▶ **What the task requires**: Gather the lines below that include the string "empty", copying each in full.

▶ **Supplied material**:
▬▬▬

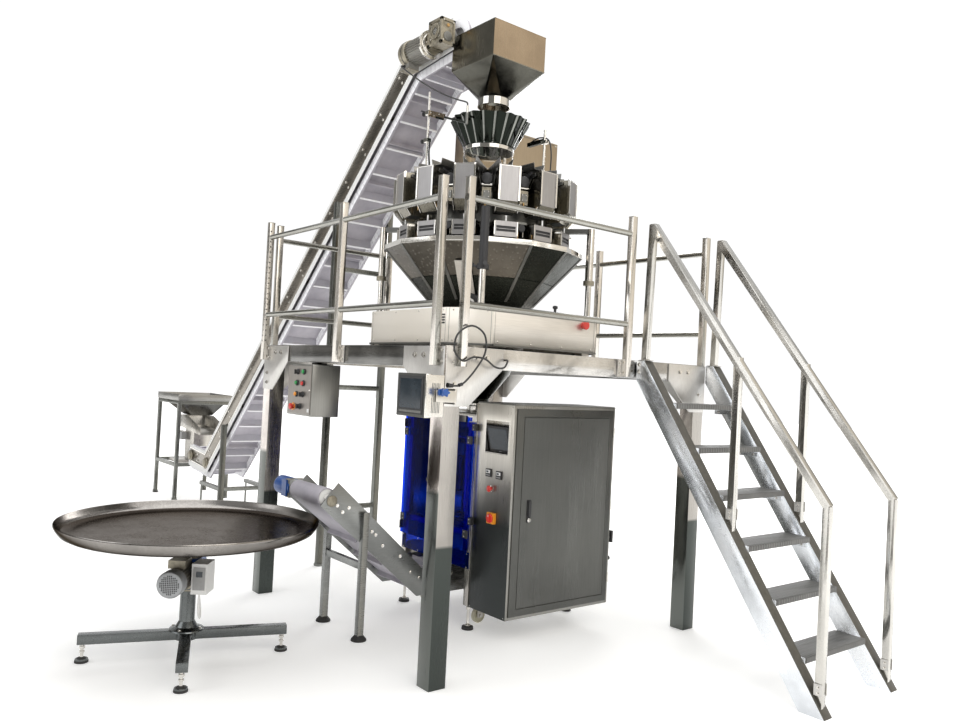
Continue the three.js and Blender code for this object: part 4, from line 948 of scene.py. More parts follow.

▬▬▬

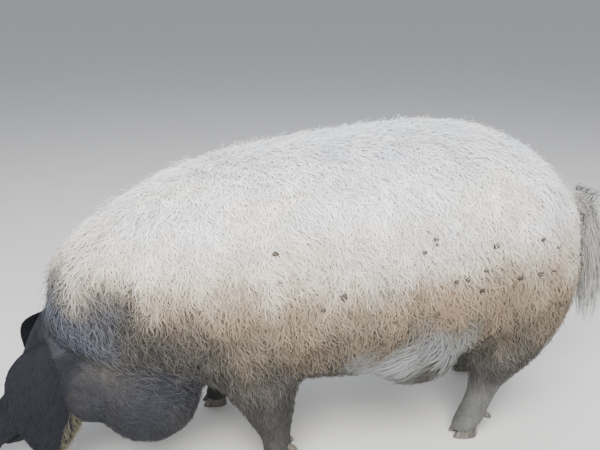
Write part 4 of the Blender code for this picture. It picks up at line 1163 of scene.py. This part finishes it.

▬▬▬

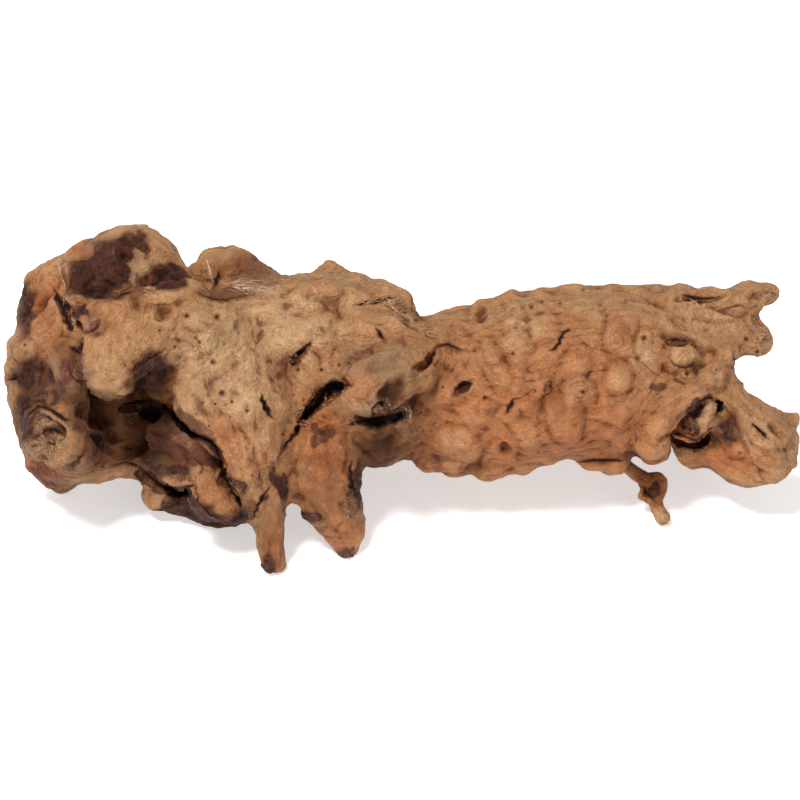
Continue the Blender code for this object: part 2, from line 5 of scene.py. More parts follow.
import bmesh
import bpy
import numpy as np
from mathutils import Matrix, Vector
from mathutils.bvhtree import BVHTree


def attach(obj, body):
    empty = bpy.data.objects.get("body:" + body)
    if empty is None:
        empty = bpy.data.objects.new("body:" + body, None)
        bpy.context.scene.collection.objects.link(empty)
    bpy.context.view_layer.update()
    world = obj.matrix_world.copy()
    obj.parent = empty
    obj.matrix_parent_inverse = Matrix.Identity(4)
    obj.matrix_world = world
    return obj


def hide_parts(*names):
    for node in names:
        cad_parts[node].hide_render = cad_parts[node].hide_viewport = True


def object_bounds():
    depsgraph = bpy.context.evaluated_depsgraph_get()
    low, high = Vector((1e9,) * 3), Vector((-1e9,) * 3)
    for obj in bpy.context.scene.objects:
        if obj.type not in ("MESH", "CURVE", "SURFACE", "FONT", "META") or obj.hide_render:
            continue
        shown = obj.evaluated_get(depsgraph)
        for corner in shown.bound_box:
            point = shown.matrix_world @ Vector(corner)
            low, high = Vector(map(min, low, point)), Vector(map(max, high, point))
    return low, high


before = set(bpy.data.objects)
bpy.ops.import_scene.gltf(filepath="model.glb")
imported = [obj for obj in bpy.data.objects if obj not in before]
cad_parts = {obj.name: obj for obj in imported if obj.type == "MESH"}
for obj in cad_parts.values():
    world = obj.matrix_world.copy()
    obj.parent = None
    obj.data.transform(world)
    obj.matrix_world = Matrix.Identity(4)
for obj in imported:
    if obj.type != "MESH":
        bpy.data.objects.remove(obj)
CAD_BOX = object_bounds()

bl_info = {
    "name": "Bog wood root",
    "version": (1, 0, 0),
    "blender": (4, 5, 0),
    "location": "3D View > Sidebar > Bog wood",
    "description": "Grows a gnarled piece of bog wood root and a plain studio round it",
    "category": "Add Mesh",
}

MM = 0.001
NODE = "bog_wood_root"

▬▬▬

▶ **Solution**:
    empty = bpy.data.objects.get("body:" + body)
    if empty is None:
        empty = bpy.data.objects.new("body:" + body, None)
        bpy.context.scene.collection.objects.link(empty)
    obj.parent = empty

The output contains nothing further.